:: RAW DATA ::

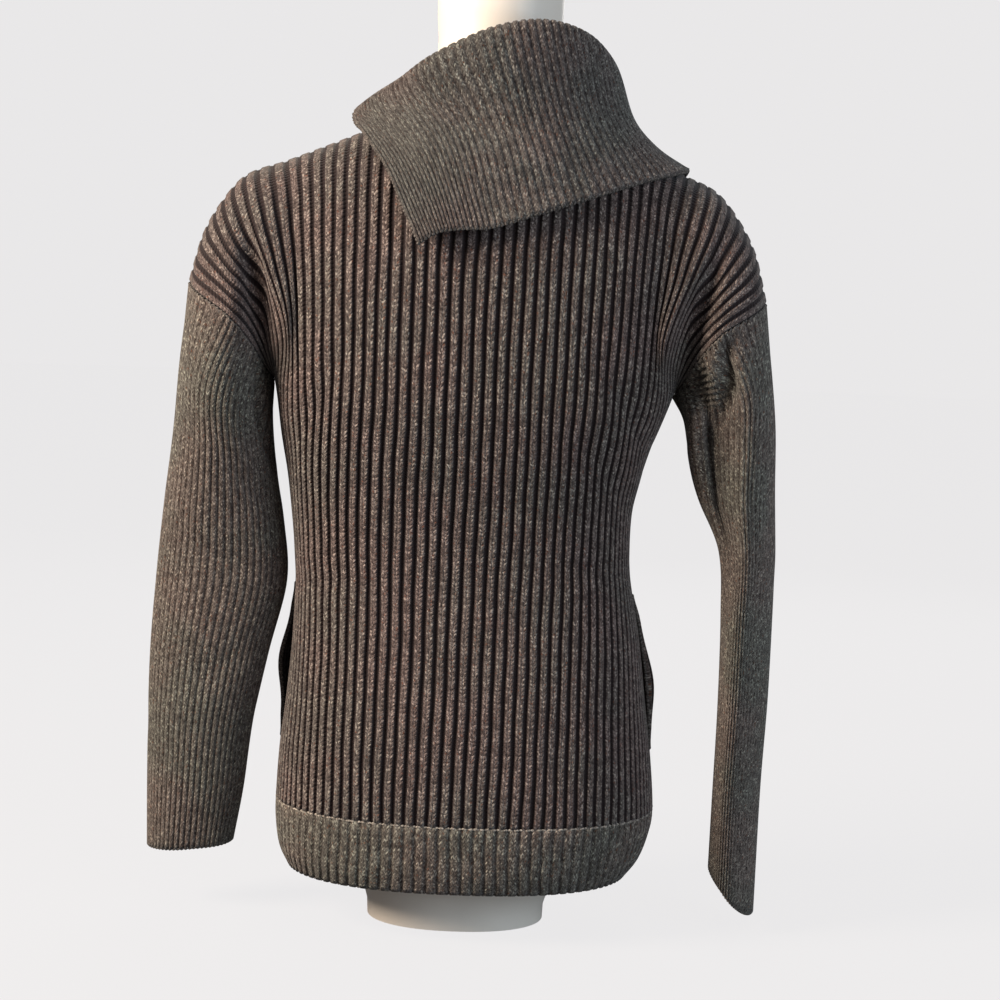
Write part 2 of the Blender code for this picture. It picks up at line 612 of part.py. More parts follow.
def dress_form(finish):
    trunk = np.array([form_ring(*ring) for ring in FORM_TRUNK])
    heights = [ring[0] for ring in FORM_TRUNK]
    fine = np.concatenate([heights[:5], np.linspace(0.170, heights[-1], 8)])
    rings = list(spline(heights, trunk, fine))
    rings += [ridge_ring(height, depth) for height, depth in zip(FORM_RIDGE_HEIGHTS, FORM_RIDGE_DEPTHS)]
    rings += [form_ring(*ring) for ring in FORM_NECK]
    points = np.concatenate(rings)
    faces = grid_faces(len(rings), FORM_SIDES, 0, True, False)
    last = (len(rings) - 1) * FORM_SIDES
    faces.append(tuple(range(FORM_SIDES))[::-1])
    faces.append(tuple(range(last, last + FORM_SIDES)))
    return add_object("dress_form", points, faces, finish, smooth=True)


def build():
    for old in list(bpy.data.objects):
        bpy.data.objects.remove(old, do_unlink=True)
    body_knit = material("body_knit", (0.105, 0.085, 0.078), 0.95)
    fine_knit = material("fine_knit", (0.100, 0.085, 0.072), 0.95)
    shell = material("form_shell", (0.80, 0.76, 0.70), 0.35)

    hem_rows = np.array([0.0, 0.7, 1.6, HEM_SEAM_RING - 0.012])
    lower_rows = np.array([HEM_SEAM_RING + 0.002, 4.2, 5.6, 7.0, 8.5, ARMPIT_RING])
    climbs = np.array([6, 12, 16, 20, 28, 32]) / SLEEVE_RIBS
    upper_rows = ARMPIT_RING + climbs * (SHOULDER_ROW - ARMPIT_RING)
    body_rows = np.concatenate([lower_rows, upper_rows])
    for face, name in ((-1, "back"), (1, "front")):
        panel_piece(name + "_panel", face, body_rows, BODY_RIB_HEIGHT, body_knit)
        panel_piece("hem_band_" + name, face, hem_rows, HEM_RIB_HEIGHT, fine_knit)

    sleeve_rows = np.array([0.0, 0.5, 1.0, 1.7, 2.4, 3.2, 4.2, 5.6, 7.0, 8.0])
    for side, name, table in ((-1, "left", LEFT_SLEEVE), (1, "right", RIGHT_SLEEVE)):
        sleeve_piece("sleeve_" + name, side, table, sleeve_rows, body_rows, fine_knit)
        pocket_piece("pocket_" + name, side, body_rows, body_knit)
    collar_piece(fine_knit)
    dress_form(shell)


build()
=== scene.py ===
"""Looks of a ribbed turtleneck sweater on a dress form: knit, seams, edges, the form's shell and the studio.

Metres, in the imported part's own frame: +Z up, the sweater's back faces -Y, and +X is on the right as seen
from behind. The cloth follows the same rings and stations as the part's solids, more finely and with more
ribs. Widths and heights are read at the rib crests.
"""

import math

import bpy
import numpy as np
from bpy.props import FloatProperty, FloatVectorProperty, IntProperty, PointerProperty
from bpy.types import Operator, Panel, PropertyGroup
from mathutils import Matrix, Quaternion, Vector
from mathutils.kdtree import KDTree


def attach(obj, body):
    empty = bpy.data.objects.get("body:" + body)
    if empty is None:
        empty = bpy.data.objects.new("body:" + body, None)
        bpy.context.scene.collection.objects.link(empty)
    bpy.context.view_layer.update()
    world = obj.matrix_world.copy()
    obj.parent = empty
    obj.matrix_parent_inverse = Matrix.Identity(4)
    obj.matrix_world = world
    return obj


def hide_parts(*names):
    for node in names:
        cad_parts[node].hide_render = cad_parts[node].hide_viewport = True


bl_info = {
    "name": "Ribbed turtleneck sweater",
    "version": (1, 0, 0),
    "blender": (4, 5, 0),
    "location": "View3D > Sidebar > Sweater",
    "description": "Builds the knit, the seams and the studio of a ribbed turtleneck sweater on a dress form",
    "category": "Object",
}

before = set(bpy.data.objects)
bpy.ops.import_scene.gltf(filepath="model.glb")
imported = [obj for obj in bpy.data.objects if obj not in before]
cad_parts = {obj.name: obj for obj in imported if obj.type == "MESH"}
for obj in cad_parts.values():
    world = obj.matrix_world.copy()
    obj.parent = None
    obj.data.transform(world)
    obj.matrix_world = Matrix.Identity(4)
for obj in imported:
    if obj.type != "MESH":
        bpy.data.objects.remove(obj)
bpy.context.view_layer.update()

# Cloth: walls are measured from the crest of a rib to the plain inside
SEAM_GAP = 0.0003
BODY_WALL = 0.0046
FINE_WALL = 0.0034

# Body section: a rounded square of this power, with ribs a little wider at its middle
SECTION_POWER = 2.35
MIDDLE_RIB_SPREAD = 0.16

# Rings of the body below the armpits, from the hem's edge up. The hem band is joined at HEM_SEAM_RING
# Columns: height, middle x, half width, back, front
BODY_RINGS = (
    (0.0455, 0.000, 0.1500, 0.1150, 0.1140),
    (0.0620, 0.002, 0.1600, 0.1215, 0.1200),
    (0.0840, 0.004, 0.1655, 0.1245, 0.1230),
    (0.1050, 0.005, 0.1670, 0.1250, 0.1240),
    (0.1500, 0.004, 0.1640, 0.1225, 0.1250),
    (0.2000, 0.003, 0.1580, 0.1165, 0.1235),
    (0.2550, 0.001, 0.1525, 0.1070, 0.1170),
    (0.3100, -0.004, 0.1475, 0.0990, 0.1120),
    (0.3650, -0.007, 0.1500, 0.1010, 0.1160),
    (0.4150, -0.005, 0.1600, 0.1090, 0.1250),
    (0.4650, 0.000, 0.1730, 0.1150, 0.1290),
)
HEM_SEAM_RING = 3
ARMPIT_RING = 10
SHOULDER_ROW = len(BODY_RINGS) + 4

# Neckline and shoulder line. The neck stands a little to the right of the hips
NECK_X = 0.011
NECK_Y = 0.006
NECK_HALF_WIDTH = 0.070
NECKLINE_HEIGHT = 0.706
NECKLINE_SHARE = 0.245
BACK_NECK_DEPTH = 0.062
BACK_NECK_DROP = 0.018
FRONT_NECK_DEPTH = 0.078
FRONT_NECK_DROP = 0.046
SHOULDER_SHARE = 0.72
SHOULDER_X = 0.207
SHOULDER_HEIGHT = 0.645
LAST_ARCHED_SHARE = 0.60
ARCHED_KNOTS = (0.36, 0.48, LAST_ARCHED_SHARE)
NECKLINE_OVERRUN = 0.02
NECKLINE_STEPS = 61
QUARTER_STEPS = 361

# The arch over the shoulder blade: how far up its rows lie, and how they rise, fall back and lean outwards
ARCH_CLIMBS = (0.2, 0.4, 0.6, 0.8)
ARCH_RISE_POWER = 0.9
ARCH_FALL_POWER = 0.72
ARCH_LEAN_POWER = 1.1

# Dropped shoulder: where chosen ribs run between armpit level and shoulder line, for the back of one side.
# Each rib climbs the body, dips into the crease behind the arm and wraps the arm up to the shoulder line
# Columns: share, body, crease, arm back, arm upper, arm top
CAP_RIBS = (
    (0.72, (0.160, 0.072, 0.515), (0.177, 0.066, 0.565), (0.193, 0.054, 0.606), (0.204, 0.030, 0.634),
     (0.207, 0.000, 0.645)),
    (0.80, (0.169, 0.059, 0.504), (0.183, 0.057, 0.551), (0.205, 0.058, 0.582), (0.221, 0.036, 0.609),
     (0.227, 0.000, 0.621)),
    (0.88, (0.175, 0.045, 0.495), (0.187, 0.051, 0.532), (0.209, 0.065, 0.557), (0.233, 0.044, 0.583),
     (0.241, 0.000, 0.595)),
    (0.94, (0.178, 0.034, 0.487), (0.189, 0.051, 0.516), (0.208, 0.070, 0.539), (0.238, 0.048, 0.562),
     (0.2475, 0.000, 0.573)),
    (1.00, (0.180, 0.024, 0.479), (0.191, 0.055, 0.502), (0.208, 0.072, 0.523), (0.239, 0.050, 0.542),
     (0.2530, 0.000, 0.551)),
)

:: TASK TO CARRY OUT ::
Quote exactly the opening line of the material above and every line after it, up to and including the line that contains "hem_rows, HEM_RIB_HEIGHT, fine_knit)".

:: SOLUTION TO THIS EXERCISE ::
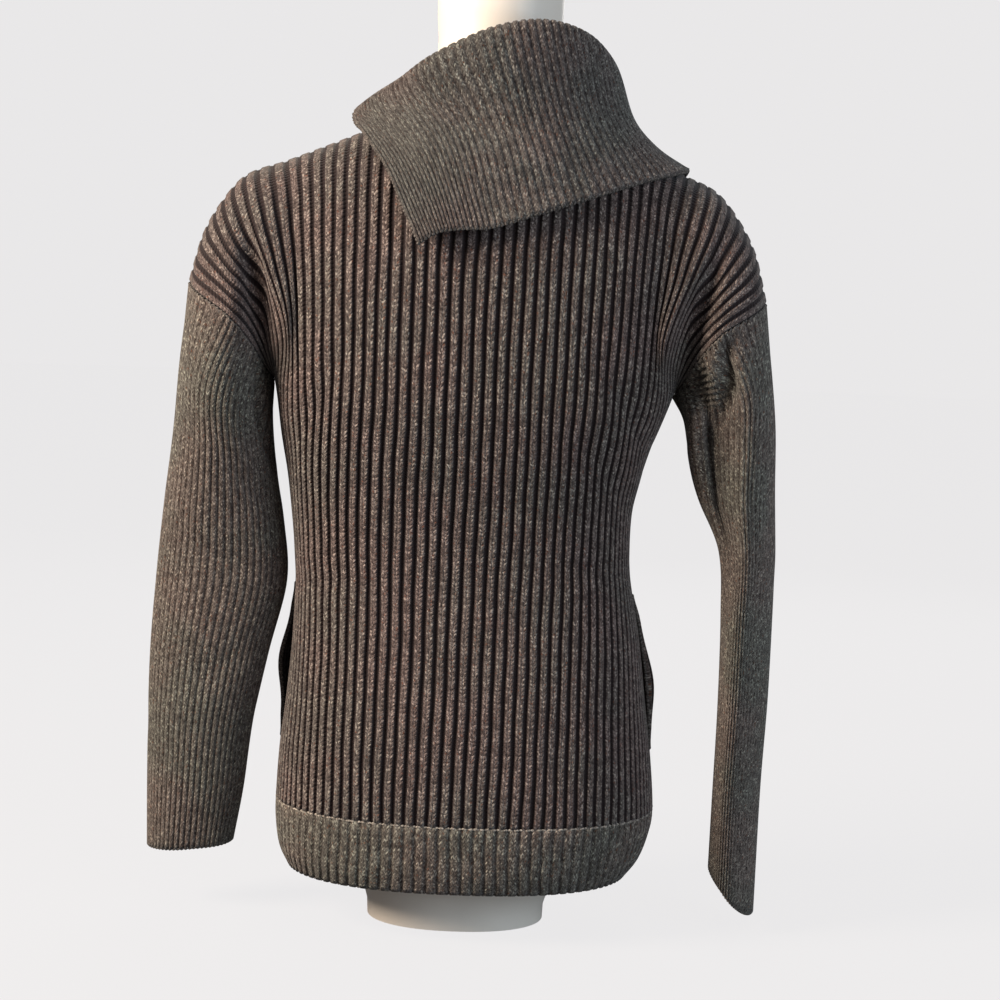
Write part 2 of the Blender code for this picture. It picks up at line 612 of part.py. More parts follow.
def dress_form(finish):
    trunk = np.array([form_ring(*ring) for ring in FORM_TRUNK])
    heights = [ring[0] for ring in FORM_TRUNK]
    fine = np.concatenate([heights[:5], np.linspace(0.170, heights[-1], 8)])
    rings = list(spline(heights, trunk, fine))
    rings += [ridge_ring(height, depth) for height, depth in zip(FORM_RIDGE_HEIGHTS, FORM_RIDGE_DEPTHS)]
    rings += [form_ring(*ring) for ring in FORM_NECK]
    points = np.concatenate(rings)
    faces = grid_faces(len(rings), FORM_SIDES, 0, True, False)
    last = (len(rings) - 1) * FORM_SIDES
    faces.append(tuple(range(FORM_SIDES))[::-1])
    faces.append(tuple(range(last, last + FORM_SIDES)))
    return add_object("dress_form", points, faces, finish, smooth=True)


def build():
    for old in list(bpy.data.objects):
        bpy.data.objects.remove(old, do_unlink=True)
    body_knit = material("body_knit", (0.105, 0.085, 0.078), 0.95)
    fine_knit = material("fine_knit", (0.100, 0.085, 0.072), 0.95)
    shell = material("form_shell", (0.80, 0.76, 0.70), 0.35)

    hem_rows = np.array([0.0, 0.7, 1.6, HEM_SEAM_RING - 0.012])
    lower_rows = np.array([HEM_SEAM_RING + 0.002, 4.2, 5.6, 7.0, 8.5, ARMPIT_RING])
    climbs = np.array([6, 12, 16, 20, 28, 32]) / SLEEVE_RIBS
    upper_rows = ARMPIT_RING + climbs * (SHOULDER_ROW - ARMPIT_RING)
    body_rows = np.concatenate([lower_rows, upper_rows])
    for face, name in ((-1, "back"), (1, "front")):
        panel_piece(name + "_panel", face, body_rows, BODY_RIB_HEIGHT, body_knit)
        panel_piece("hem_band_" + name, face, hem_rows, HEM_RIB_HEIGHT, fine_knit)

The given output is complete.